# Start of Supplied information

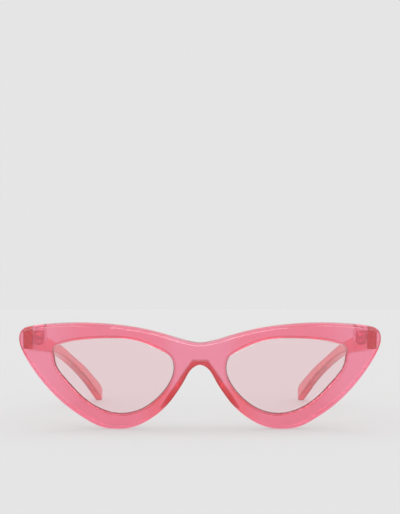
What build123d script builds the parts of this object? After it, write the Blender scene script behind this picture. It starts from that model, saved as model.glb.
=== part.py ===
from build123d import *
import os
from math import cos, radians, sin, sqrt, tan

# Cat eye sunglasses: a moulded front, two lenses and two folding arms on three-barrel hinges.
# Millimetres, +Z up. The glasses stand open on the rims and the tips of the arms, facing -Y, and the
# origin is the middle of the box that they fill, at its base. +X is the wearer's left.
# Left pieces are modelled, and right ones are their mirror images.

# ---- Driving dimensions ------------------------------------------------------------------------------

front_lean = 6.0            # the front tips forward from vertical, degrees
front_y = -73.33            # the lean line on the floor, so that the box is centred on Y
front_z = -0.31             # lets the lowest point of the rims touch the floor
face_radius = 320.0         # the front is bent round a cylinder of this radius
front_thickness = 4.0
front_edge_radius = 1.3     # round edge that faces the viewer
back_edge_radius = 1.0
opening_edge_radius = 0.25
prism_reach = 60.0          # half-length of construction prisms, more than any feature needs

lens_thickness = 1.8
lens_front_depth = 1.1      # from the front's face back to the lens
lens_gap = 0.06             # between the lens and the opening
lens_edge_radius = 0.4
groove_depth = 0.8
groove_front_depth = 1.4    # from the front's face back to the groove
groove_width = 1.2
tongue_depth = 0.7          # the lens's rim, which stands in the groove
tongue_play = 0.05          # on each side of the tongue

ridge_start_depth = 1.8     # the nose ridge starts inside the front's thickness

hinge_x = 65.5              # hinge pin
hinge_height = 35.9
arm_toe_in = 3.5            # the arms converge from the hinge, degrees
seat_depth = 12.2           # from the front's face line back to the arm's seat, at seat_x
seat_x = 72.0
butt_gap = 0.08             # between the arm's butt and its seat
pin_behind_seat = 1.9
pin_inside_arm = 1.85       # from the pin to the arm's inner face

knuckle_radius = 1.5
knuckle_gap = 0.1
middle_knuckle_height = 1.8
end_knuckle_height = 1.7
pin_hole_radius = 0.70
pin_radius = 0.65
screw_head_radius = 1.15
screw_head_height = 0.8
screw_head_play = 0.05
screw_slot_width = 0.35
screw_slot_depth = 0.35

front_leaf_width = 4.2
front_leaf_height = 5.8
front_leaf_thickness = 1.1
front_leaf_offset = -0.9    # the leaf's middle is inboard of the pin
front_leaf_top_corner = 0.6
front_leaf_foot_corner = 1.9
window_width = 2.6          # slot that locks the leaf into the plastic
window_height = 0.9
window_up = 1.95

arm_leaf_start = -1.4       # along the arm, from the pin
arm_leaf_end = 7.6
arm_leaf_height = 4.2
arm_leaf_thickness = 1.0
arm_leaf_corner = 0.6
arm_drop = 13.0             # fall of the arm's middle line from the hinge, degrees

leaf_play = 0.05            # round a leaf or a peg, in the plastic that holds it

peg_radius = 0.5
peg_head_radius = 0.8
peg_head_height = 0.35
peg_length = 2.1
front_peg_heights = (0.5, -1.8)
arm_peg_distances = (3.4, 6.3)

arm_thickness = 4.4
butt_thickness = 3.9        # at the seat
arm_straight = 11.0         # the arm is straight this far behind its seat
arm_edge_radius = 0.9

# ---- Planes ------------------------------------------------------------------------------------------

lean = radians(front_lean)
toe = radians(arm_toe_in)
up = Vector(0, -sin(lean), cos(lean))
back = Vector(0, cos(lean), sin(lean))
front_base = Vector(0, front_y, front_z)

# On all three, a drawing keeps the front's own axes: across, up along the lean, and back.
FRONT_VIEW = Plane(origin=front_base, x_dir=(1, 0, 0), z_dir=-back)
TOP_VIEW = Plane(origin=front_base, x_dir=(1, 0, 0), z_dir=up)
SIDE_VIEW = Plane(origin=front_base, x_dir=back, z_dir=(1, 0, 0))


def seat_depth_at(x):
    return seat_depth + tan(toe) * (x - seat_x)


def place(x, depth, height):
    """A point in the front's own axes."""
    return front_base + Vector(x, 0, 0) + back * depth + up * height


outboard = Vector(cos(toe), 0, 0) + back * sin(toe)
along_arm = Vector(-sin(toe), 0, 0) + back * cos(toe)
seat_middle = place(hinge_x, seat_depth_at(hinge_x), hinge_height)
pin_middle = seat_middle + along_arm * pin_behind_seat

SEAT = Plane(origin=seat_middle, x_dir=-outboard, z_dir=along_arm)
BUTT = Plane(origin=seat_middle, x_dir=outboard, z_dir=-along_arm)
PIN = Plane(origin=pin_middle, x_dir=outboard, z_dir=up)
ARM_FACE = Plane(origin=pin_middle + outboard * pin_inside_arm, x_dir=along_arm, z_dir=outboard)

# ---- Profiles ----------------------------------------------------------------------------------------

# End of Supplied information

The required output is the exact run of lines from the beginning of the listing above to the line that contains "# ---- Driving", inclusive of both.

▶ **Task output**:
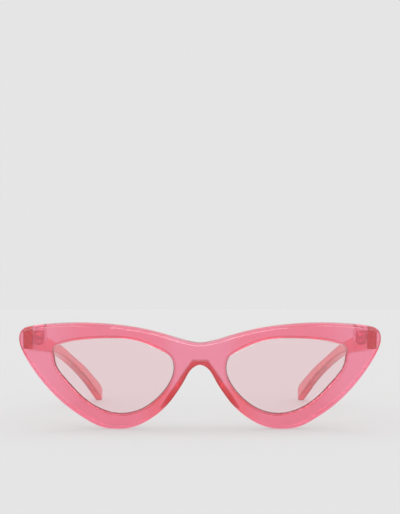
What build123d script builds the parts of this object? After it, write the Blender scene script behind this picture. It starts from that model, saved as model.glb.
=== part.py ===
from build123d import *
import os
from math import cos, radians, sin, sqrt, tan

# Cat eye sunglasses: a moulded front, two lenses and two folding arms on three-barrel hinges.
# Millimetres, +Z up. The glasses stand open on the rims and the tips of the arms, facing -Y, and the
# origin is the middle of the box that they fill, at its base. +X is the wearer's left.
# Left pieces are modelled, and right ones are their mirror images.

# ---- Driving dimensions ------------------------------------------------------------------------------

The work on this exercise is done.